Notice that all Ruby objects are dynamic and can have methods added at anytime. For example:

def Point.maxpoints=(v)
	@maxpoints=v
end
…adds a new method to the Point object even though it isn’t inside a class…end block. In fact all a class…end block does is to add set self to the name of the class.

If you know Javascript this should sound familiar and very similar to prototype inheritance. Javascript doesn’t support classes, only objects, and in a sense Ruby only provides objects with a neat method of creating instances from a prototype object, e.g. Point is a prototype object used to create instances via its new method. This is a very common and natural approach to object orientation in any dynamic, i.e. interpreted, language.

The disadvantage of class instance variables is that they can’t be shared by instance methods. To get around this problem Ruby adds – class variables. These are defined using @@ and they are static in the sense that they belong to the class and behave just like class instance variables but they can be accessed from an instance method. This is confusing and it leads to problems when we come to consider inheritance.

Inheritance and type

Now we come to the really interesting question: how does Ruby implement inheritance given it is fully object based and doesn’t have true classes? The answer is that Ruby basically implements a copy based inheritance. When you define a new class which inherits from Point say:
class Point3D < Point
end
…then it is as if you had written the entire definition of Point within the definition of Point3D. What this means is that Point3D inherits all of the instance methods and hence all of the instance methods (which are created dynamically when the instance methods run). Class variables are also copy inherited but these remain associated with the super class, i.e. they are shared between the super class and the new child class – which it not what you might expect.

Class instance variables behave in a more reasonable way in that copy inheritance has no effect on them at all, i.e. they still belong to the original class object, and they are effectively not inherited.
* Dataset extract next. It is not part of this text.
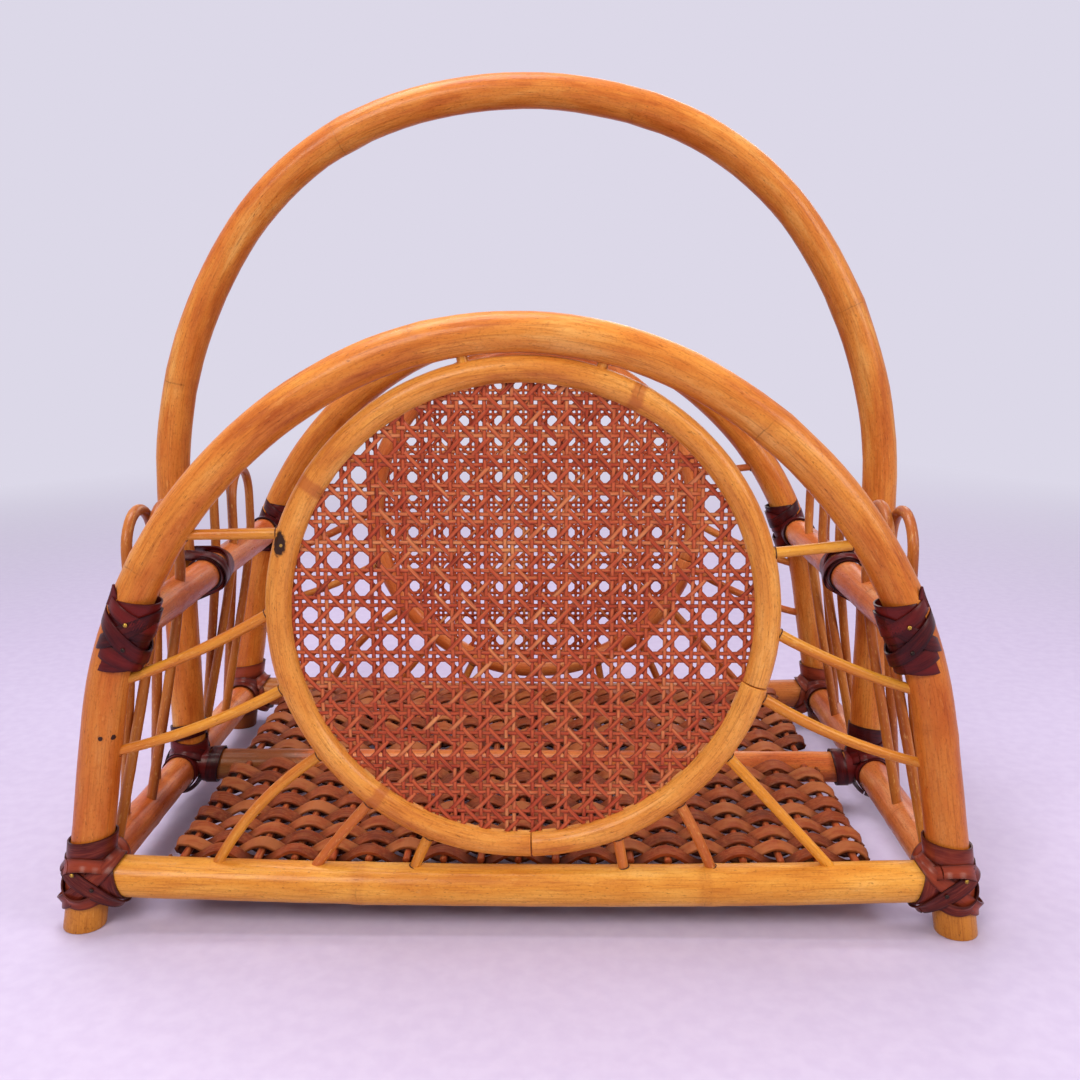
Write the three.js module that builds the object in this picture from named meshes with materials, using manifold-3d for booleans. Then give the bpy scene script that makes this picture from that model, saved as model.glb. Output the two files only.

You can override any method including private methods simply by redefining them and as Ruby is a dynamic language late binding is the only option and which method is actually used depends on its latest definition. There is also a super statement that you can use to call the method belonging to the super class.

You may be wondering what type has to do with any of this? The simple answer is that type hardly ever crops up in a Ruby program. Everything is an object and objects simply differ according to what methods they have. On this level there is very little concept of type at all. Basically all that matters in constructing a program is whether the object has the method you are trying to use (recall properties are implemented as methods). It is up to you to test for the existence of methods with the correct call signature explicitly and there are Ruby statements that let you do this. However in most cases you know what the object can do simply because you wrote it, modified it or looked it up in a manual. This is what dynamic programming is all about and you either think it’s great or the biggest threat to code reliability since the goto.

Also notice that the lack of type means that functions are not distinguished by their signatures, i.e. parameter types. This immediately makes the whole idea of overloading, i.e. providing multiple definitions of the same function according to signature, redundant. There is no overloading but you don’t need it. Any function can be written to deal with any signature by simply testing that each parameter is appropriate for the job. Similarly there is no need to invent the concept of generics as every method is generic simply because there is no strong typing to worry about!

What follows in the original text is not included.